Declaration of Independence

We hold these truths to be self-evident, that all men are created equal, that they are endowed by their Creator with certain unalienable Rights, that among these are Life, Liberty and the pursuit of Happiness. - That to secure these rights, Governments are instituted among Men, deriving their just powers from the consent of the governed.

Tuesday, March 25, 2025

Why Are People So Upset With the Work of DOGE?

 President Donald Trump, Elon Musk, and the Department of Government Efficiency (DOGE) team are in the process of eliminating federal contracts, cutting spending, and reducing waste and fraud.
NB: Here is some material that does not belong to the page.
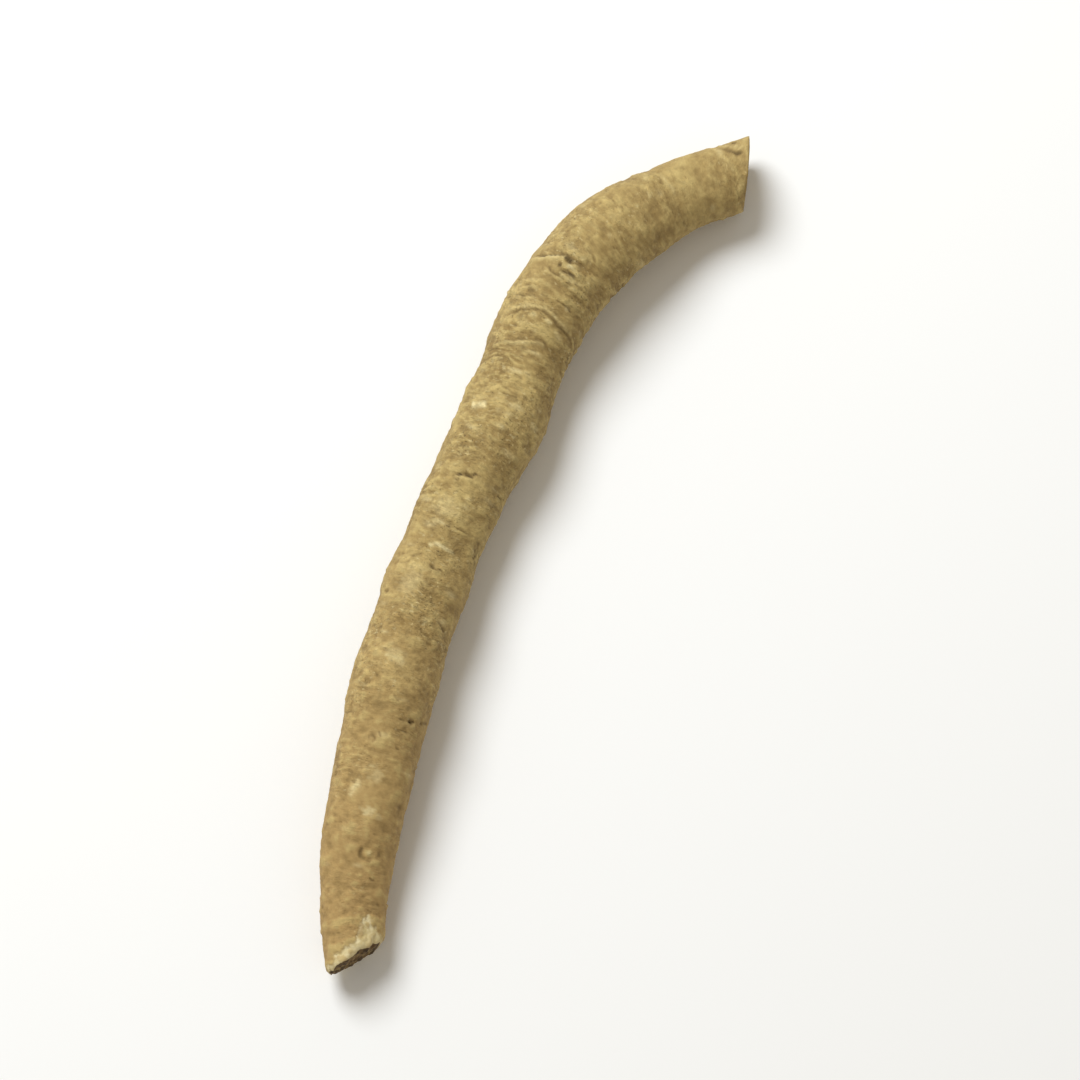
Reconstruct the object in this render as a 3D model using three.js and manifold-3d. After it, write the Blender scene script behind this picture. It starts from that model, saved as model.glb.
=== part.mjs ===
// One dried ashwagandha root, lying on its side. Millimetres, +Z up, resting on the plane Z = 0.
// It runs from its thin, snapped tip near -Y, past a bend, to its cut crown at +X +Y. It is all one body.

import * as THREE from "three";
import { mergeVertices } from "three/addons/utils/BufferGeometryUtils.js";
import Module from "manifold-3d";

const wasm = await Module();
wasm.setup();

// Driving dimensions. A station is a distance along the root from the start of its route.

// The middle of the root seen from above, from the tip to the crown, as [x, y].
const ROUTE = [
  [-23.8, -57.3],
  [-23.7, -43.8],
  [-21.3, -30.6],
  [-18.7, -18.5],
  [-15.0, -6.4],
  [-10.4, 5.4],
  [-4.7, 17.0],
  [0.0, 29.2],
  [7.3, 39.9],
  [17.8, 47.6],
  [29.9, 52.3],
];

// The root's width along it, as [station, width]: it swells at its knots and thins to both ends.
const GIRTH = [
  [0, 7.0],
  [8, 8.3],
  [14, 9.0],
  [20, 9.9],
  [31, 10.6],
  [39, 11.3],
  [45, 10.8],
  [52, 11.2],
  [59, 10.5],
  [66, 10.9],
  [77, 11.7],
  [84, 11.0],
  [91, 11.5],
  [104, 12.1],
  [111, 11.2],
  [117, 10.0],
  [124, 9.5],
  [131, 9.4],
];

// How far the underside stands off the floor, as [station, height].
// It touches near the tip, at the bend and near the crown.
const LIFT = [
  [0, 0.7],
  [9, 0],
  [42, 1.5],
  [78, 0],
  [103, 1.1],
  [123, 0],
  [131, 0.3],
];

// Knots and old rootlet scars. angle goes round in degrees: 0 on the side that faces +X and 90 on top.
const KNOTS = [
  { station: 97.5, angle: 112, height: 0.55, length: 3.2, spread: 26 },
  { station: 88.5, angle: 205, height: 0.35, length: 4.5, spread: 50 },
  { station: 80.0, angle: 165, height: 0.4, length: 3.0, spread: 34 },
  { station: 61.0, angle: 20, height: 0.35, length: 2.4, spread: 24 },
  { station: 47.0, angle: 250, height: 0.45, length: 3.5, spread: 32 },
  { station: 36.5, angle: 62, height: 0.3, length: 2.2, spread: 24 },
  { station: 18.5, angle: 72, height: 0.4, length: 1.8, spread: 22 },
  { station: 112.0, angle: 300, height: 0.4, length: 3.0, spread: 30 },
];

// The root's own irregularity, as shares of its radius. twist is in radians for each millimetre along it.
const OVAL = { share: 0.022, twist: 0.045 };
const LOBES = { share: 0.016, twist: -0.11, start: 1.3 };
const SWELLS = { share: 0.014, twist: 0.52, lean: 1.7 };

const TIP_STATION = 2.5;
const TIP_SLANT = Math.tan(THREE.MathUtils.degToRad(27));
const CROWN_STATION = 127.7;
const CROWN_SLANT = -Math.tan(THREE.MathUtils.degToRad(24));
const SLANT_REACH = 14; // over this length the rings turn from square to the end's slant
const WORN = 0.16; // depth of the small flats where the root lies on the floor

// The snapped end face is uneven: two hollows and two rises, which turn towards the middle of the face.
const SNAP = { height: 0.35, turn: 5, fade: 0.5 };

const RING_STEP = 1.5;
const RING_POINTS = 30;
const END_SHARES = [0.92, 0.62, 0.3]; // rings inside each end face, as shares of its radius
const ROUTE_DIVISIONS = 600;
const SAME_POINT = 1e-4; // points nearer than this are joined
const FLOOR = { width: 100, length: 200, depth: 10 };

// A smooth curve through a table of [position, value], with a Hermite span between each two rows.
function smoothTable(table, position) {
  const last = table.length - 1;
  const at = THREE.MathUtils.clamp(position, table[0][0], table[last][0]);
  let i = 0;
  while (i < last - 1 && table[i + 1][0] < at) {
    i += 1;
  }
  const slope = (k) => {
    const a = table[Math.max(k - 1, 0)];
    const b = table[Math.min(k + 1, last)];
    return (b[1] - a[1]) / (b[0] - a[0]);
  };
  const [x0, y0] = table[i];
  const [x1, y1] = table[i + 1];
  const span = x1 - x0;
  const t = (at - x0) / span;
  const rise = t * t * (3 - 2 * t);
  const leave = t * (1 - t) * (1 - t) * slope(i);
  const arrive = t * t * (t - 1) * slope(i + 1);
  return y0 + (y1 - y0) * rise + span * (leave + arrive);
}

const route = new THREE.CatmullRomCurve3(
  ROUTE.map(([x, y]) => new THREE.Vector3(x, y, 0)),
);
route.arcLengthDivisions = ROUTE_DIVISIONS;
const routeLength = route.getLength();

// A slightly oval section with three gentle lobes, which turn slowly along the root, and slanting swells.
function irregularity(station, angle) {
  const oval = OVAL.share * Math.cos(2 * angle + station * OVAL.twist);
  const lobes = LOBES.share * Math.sin(3 * angle + station * LOBES.twist + LOBES.start);
  const swells = SWELLS.share * Math.sin(station * SWELLS.twist + SWELLS.lean * Math.sin(angle));
  return oval + lobes + swells;
}

function knotHeight(station, angle) {
  return KNOTS.reduce((sum, knot) => {
    const along = (station - knot.station) / knot.length;
    const off = angle - THREE.MathUtils.degToRad(knot.angle);
    const turn = Math.atan2(Math.sin(off), Math.cos(off));
    const round = turn / THREE.MathUtils.degToRad(knot.spread);
    return sum + knot.height * Math.exp(-along * along - round * round);
  }, 0);
}

function radiusAt(station, angle) {
  const half = smoothTable(GIRTH, station) / 2;
  return half * (1 + irregularity(station, angle)) + knotHeight(station, angle);
}

// The point at a share of the radius, 1 being the bark.
function pointAt(station, angle, share) {
  const along = THREE.MathUtils.clamp(station / routeLength, 0, 1);
  const centre = route.getPointAt(along);
  const tangent = route.getTangentAt(along);
  const up = new THREE.Vector3(0, 0, 1);
  const side = new THREE.Vector3().crossVectors(tangent, up).normalize();
  centre.z = smoothTable(GIRTH, station) / 2 + smoothTable(LIFT, station) - WORN;
  const reach = share * radiusAt(station, angle);
  return centre
    .addScaledVector(side, reach * Math.cos(angle))
    .addScaledVector(up, reach * Math.sin(angle));
}

// How far the end's slant moves a point along the root.
function slantShift(station, angle, share) {
  const near = (from, to) => 1 - THREE.MathUtils.smoothstep(Math.abs(from - to), 0, SLANT_REACH);
  const across = share * radiusAt(station, angle) * Math.cos(angle);
  const tip = TIP_SLANT * near(station, TIP_STATION);
  const crown = CROWN_SLANT * near(station, CROWN_STATION);
  return across * (tip + crown);
}

// Rings from the middle of the tip's face, along the bark and in to the middle of the crown's face.
function ringList() {
  const steps = Math.round((CROWN_STATION - TIP_STATION) / RING_STEP);
  const inward = END_SHARES.map((share) => ({ station: CROWN_STATION, share, end: "crown" }));
  const outward = END_SHARES.map((share) => ({ station: TIP_STATION, share, end: "tip" })).reverse();
  const bark = Array.from({ length: steps + 1 }, (_, i) => ({
    station: THREE.MathUtils.lerp(TIP_STATION, CROWN_STATION, i / steps),
    share: 1,
    end: "bark",
  }));
  return [...outward, ...bark, ...inward];
}

// The snapped tip is uneven, and the crown's cut is flat.
function endRelief(end, angle, share) {
  if (end !== "tip") {
    return 0;
  }
  return SNAP.height * Math.sin(2 * angle + SNAP.turn * share) * (1 - SNAP.fade * share);
}

function rootGeometry() {
  const rings = ringList();
  const positions = [];
  const add = (point) => {
    positions.push(point.x, point.y, point.z);
    return positions.length / 3 - 1;
  };
  const ringVertex = rings.map(({ station, share, end }) =>
    Array.from({ length: RING_POINTS }, (_, k) => {
      const angle = (2 * Math.PI * k) / RING_POINTS;
      const moved = station + slantShift(station, angle, share) + endRelief(end, angle, share);
      return add(pointAt(moved, angle, share));
    }),
  );
  const tipMiddle = add(pointAt(TIP_STATION, 0, 0));
  const crownMiddle = add(pointAt(CROWN_STATION, 0, 0));

  const index = [];
  const next = (k) => (k + 1) % RING_POINTS;
  for (let k = 0; k < RING_POINTS; k += 1) {
    index.push(tipMiddle, ringVertex[0][k], ringVertex[0][next(k)]);
    index.push(crownMiddle, ringVertex.at(-1)[next(k)], ringVertex.at(-1)[k]);
  }
  for (let i = 0; i < rings.length - 1; i += 1) {
    const [near, far] = [ringVertex[i], ringVertex[i + 1]];
    for (let k = 0; k < RING_POINTS; k += 1) {
      index.push(near[k], far[k], near[next(k)]);
      index.push(near[next(k)], far[k], far[next(k)]);
    }
  }
  const geometry = new THREE.BufferGeometry();
  geometry.setAttribute("position", new THREE.Float32BufferAttribute(positions, 3));
  geometry.setIndex(index);
  return geometry;
}

function solidOf(geometry) {
  const bare = geometry.clone();
  bare.deleteAttribute("normal");
  bare.deleteAttribute("uv");
  const merged = mergeVertices(bare, SAME_POINT);
  return new wasm.Manifold(
    new wasm.Mesh({
      numProp: 3,
      vertProperties: new Float32Array(merged.attributes.position.array),
      triVerts: new Uint32Array(merged.index.array),
    }),
  );
}

function geometryOf(solid) {
  const mesh = solid.getMesh();
  const geometry = new THREE.BufferGeometry();
  geometry.setAttribute("position", new THREE.BufferAttribute(mesh.vertProperties, 3));
  geometry.setIndex(new THREE.BufferAttribute(mesh.triVerts, 1));
  geometry.computeVertexNormals();
  return geometry;
}

// The root with its lowest places worn flat at Z = 0, where it lies on the floor.
function restingRoot() {
  const floor = new THREE.BoxGeometry(FLOOR.width, FLOOR.length, FLOOR.depth);
  floor.translate(0, 0, -FLOOR.depth / 2);
  return geometryOf(solidOf(rootGeometry()).subtract(solidOf(floor)));
}

const bark = new THREE.MeshStandardMaterial({ color: 0xab9162, roughness: 0.92, metalness: 0 });

const root = new THREE.Mesh(restingRoot(), bark);
root.name = "ashwagandha_root";

const part = new THREE.Group();
part.add(root);

export default part;
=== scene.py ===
# A dried ashwagandha root lying on a pale studio floor. Run it in Blender 4.5.
import math
import time

import bpy
import numpy as np
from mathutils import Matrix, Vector, noise
from mathutils.bvhtree import BVHTree


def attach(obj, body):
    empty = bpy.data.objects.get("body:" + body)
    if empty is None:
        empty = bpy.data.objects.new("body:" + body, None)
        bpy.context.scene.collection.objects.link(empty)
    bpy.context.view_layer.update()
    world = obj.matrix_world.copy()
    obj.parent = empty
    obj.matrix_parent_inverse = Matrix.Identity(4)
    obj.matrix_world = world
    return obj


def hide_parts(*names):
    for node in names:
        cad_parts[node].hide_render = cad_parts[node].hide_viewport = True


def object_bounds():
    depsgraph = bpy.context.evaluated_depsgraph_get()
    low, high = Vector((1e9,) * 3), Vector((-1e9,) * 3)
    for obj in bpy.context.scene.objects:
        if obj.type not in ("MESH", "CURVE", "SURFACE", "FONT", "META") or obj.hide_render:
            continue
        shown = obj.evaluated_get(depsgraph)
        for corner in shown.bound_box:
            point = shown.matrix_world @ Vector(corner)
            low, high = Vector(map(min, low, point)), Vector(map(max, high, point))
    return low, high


started = time.perf_counter()
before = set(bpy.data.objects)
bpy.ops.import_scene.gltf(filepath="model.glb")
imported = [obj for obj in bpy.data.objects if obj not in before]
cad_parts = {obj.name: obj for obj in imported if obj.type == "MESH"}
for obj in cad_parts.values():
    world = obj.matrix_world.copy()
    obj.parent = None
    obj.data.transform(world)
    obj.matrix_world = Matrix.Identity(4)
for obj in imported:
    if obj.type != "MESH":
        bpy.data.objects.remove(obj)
cadLow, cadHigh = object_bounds()
mm = 0.001  # the scene is in metres, and the root's own sizes are in millimetres

# Places on the root are (station, angle): the station is millimetres along it from the tip, and the angle
# goes round it in degrees, from the side that faces +X, over the top at 90, to the far side at 180.
root = {
    "cadNode": "ashwagandha_root",
    # The middle of the root seen from above, from its tip to its crown.
    "route": [
        (-23.8, -57.3), (-23.7, -43.8), (-21.3, -30.6), (-18.7, -18.5), (-15.0, -6.4), (-10.4, 5.4),
        (-4.7, 17.0), (0.0, 29.2), (7.3, 39.9), (17.8, 47.6), (29.9, 52.3),
    ],
    "tipStation": 2.5,
    "tipSlant": 27,  # degrees from square
    "crownStation": 127.7,
    "crownSlant": -24,
    "slantReach": 14,
    "rings": 570,
    "pointsRound": 160,
    "endRings": 18,
    "tipWear": 0.4,  # how far the rim of each end is rounded off
    "tipRounding": 0.24,  # how far the rim is drawn in along the root
    "crownWear": 0.12,
    "tipRagged": 0.4,  # how far the snapped rim wanders along the root
    "snapDepth": 0.5,  # how rough the snapped face is
    "flakeDepth": 0.15,  # how much lower the wood is where the bark flaked off
    "fibreHeight": 0.09,  # how far that wood's fibres stand up
    # how far from an end each of these fades out
    "tipWearReach": 0.45,
    "crownWearReach": 0.25,
    "raggedReach": 1.2,
    "roundingReach": 0.5,
}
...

The process will of necessity cut jobs, but the end result will be a smaller, more efficient government.

There is a lot of hyping of fear by people who have political megaphone. According to Hans von Spakovsky, “Democrat officials, public employee unions, and their minions in the media have no qualms about trying to terrify the public with ridiculous claims in an attempt to counter President Donald Trump’s swamp-cleansing initiatives through the work of the Department of Government Efficiency.” He offered the following examples as evidence of ridiculous claims. 

Just look at the recent hysteria from Capitol Hill. Last month, Sen. Elizabeth Warren, D-Mass., likened the dismissal of federal employees to “a bank robber trying to fire the cops and turn off the alarm just before he strolls into the lobby.”


Rep. Jasmine Crockett, D-Texas, pontificated that “firing this many critical employees at once could make it impossible for our government to provide BASIC services.”

But the nuttiest scream of all came from yet another congresswoman, Rep. LaMonica McIver, D-N.J., who urged supporters of dismissed U.S. Agency for International Development workers to “Shut down the city! We are at war!”


She didn’t want to talk about the bizarre, absurd misuses to which those USAID workers had put the hard-earned dollars of American taxpayers, like funding a “transgender comic book” in Peru. That is certainly something worth “going to war” about. Not!

Von Spakovsky noted that the mainstream media are acting as they usually do to “amplify the political Left’s hysteria.” He then suggested that Americans take “a realistic look at the reduction in federal bureaucracy relative to the bloated size of the federal government” to show “just how ridiculous these claims are.” He claims that the mainstream media “are engaging in the worst type of fearmongering hyperbole.” He then proceeded to share the numbers that “can’t be exaggerated.”

The current proposals for reduction in federal agency personnel add up to just over 238,000 employees. But that number represents less than 8% of the more than 3 million current federal employees, according to the Pew Research Center. That 3 million figure, however, does not include the roughly 1.3 million active-duty military personnel. Pop that number in and out of the total of 4.3 million individuals receiving paychecks from the federal government – paid for by U.S. taxpayers – the Trump administration wants to reduce the size of the executive branch by only 5.5%. That 4.3 million number of total employees makes the U.S. government the largest single employer in the entire country, larger than private companies like Walmart or Amazon. Moreover, that number is so large that it means the federal government bureaucracy is larger than the total population of half of the states, including places like Utah, Kansas, and Wyoming.


Add in the conglomerate of 109,000 government contractors, according to a 2024 study by the Government Accounting Office, and the dismissal percentage plummets even more. The estimates of the number of individuals employed by those contractors range from almost 4 million to over 5 million. Including those federal contractors drops the percentage of taxpayer-paid staff being laid off even more drastically.


If less than 8% of the civilian workforce has been shaved off, without taking into account contractors, that means over 92% of federal bureaucrats are still staffing the multitude of federal agencies. That’s 2.8 million federal workers still taking care of the business of the federal government. If the critics are correct that this minuscule reduction will cripple America, that says a lot about the inefficiency, ineffectiveness, and incompetence of vast swaths of the government.


Only by ignoring these statistics can critics continue to proclaim that the reductions in force proposed by the Trump administration will lead to a disaster. In fact, fewer government workers means fewer federal bureaucrats trying to overregulate, overtax, and overburden Americans in their personal lives, their businesses, and their professions.

Von Spakovsky concluded that the reduction in workforce was not “the end of the road for laid-off federal employees.” He says that they will do fine in the private sector. His reason? More than “30% of the federal workforce holds a bachelor’s degree, and over two-thirds of the now-former staff of USAID possess postgraduate degrees.” They have the education and the experience to work in the private sector – where they would have to show up to work.

Meanwhile, the federal government would be leaner and more efficient. Getting rid of “the waste, fraud, and abuse that infests the nation’s capital will benefit the American people and the republic.”